MyLibrary is distributed as open source software. Being freely available, anybody can download the software, examine it, pick it apart, and try it out before making a commitment to using it. Technically speaking, MyLibrary is a set of CGI Perl modules and scripts running on top of an HTTP server and against a relational database. The relational database can be either MySQL or PostgreSQL. It can run on just about any ol' computer, Windows or Unix, and you do not need a big bad machine to host the service. Dollars to donuts you could run a production level MyLibrary service off of one of the extra, unused computers you have lying around your institution some place.

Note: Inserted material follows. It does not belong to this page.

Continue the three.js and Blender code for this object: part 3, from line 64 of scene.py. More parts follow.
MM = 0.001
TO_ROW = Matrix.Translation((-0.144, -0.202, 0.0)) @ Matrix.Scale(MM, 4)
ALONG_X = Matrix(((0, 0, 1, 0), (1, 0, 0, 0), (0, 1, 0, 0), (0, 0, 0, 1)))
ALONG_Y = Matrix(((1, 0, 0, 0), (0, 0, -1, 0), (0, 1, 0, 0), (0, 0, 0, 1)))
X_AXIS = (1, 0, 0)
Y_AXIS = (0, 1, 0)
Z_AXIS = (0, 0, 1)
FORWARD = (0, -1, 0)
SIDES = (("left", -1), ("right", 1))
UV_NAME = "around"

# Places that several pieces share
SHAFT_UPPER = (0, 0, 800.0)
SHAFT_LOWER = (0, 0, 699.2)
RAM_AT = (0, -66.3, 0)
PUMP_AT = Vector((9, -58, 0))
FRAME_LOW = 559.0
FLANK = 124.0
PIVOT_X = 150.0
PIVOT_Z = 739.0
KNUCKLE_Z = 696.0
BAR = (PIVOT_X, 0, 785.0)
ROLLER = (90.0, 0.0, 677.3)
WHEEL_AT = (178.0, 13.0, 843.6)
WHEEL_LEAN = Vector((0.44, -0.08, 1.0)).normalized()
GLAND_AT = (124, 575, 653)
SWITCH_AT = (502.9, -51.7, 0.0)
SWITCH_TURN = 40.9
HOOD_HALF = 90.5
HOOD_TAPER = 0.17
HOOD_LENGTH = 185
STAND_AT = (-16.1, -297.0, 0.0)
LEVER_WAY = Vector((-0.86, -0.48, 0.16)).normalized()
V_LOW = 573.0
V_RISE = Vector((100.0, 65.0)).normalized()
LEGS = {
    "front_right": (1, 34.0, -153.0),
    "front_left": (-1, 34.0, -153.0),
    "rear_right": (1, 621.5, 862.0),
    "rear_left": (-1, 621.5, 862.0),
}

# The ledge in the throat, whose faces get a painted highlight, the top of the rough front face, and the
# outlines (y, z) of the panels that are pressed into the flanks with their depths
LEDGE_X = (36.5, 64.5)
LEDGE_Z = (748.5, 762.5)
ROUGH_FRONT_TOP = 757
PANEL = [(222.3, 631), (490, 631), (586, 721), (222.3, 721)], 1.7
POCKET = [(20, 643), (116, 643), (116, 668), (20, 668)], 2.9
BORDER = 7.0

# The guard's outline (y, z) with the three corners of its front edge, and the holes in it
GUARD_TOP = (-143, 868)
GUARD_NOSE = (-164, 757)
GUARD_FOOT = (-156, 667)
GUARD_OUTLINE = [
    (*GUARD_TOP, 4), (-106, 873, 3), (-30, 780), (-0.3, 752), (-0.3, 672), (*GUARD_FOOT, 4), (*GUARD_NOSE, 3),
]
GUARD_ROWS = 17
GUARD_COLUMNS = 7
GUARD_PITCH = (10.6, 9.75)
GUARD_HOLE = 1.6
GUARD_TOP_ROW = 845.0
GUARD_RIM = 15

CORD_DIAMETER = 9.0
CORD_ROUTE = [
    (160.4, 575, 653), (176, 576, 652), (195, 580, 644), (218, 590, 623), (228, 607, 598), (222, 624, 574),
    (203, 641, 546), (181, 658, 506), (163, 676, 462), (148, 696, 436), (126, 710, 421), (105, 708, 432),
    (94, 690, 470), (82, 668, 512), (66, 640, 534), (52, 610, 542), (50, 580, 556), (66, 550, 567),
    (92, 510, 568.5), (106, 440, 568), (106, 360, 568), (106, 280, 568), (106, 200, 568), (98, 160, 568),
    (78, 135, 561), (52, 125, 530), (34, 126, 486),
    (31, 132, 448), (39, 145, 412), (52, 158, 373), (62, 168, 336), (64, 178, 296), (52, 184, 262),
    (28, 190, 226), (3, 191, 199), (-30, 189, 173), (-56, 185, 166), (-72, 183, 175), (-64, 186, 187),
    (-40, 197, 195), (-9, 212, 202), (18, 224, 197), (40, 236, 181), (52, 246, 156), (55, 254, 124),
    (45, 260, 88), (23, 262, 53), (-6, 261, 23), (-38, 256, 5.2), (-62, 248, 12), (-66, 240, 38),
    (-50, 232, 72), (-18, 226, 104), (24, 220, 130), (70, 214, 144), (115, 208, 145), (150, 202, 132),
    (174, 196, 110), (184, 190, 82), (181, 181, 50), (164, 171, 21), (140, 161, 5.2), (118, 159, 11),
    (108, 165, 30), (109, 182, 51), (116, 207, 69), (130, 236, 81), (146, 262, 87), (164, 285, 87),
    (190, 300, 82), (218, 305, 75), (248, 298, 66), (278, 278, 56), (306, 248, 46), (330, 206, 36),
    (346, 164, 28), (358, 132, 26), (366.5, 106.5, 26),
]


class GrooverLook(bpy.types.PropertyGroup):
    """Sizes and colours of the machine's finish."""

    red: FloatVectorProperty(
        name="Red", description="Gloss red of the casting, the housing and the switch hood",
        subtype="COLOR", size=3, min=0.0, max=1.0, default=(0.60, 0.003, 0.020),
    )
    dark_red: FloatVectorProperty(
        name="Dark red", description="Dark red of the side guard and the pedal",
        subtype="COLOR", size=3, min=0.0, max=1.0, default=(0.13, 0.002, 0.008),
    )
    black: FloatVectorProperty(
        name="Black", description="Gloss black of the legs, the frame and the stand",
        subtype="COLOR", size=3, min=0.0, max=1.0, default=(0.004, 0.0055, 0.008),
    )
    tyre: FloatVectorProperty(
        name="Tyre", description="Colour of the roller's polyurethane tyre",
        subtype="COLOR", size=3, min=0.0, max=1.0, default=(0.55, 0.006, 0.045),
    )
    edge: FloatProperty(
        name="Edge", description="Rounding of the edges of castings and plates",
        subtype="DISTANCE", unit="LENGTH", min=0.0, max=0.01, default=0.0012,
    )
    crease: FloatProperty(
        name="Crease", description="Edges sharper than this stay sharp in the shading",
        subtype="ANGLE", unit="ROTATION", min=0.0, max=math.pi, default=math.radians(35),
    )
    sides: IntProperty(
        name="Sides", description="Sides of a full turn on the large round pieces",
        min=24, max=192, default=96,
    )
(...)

MyLibrary has been available since 1998 and it is in production in about two dozen libraries across the world including the NCSU Libraries, the University of Michigan, Lund University in Sweden and others. It has also been the inspiration for many other database-driven applications and portals including implementations at the Los Alamos National Laboratory and the recently developed MyLibrary service at the University of Rochester. The term MyLibrary is slowly becoming a part of the library vernacular in the same way name brands such as Kleenex and Xerox have become part of our language.

The University Libraries of Notre Dame is in the very beginning stages of redesigning its Web presence. The Libraries' Digital Access and Information Architecture Department is leading this effort and plan to use the processes outlined above to ensure the redesign goes smoothly. Consequently, we are spending the time to learn user needs, explicitly articulating the purpose of the website, and taking a long hard look at the content we have to offer. We will then use some form of a database-driven website to repurpose our content for many venues. One of those venues will most likely be portal application.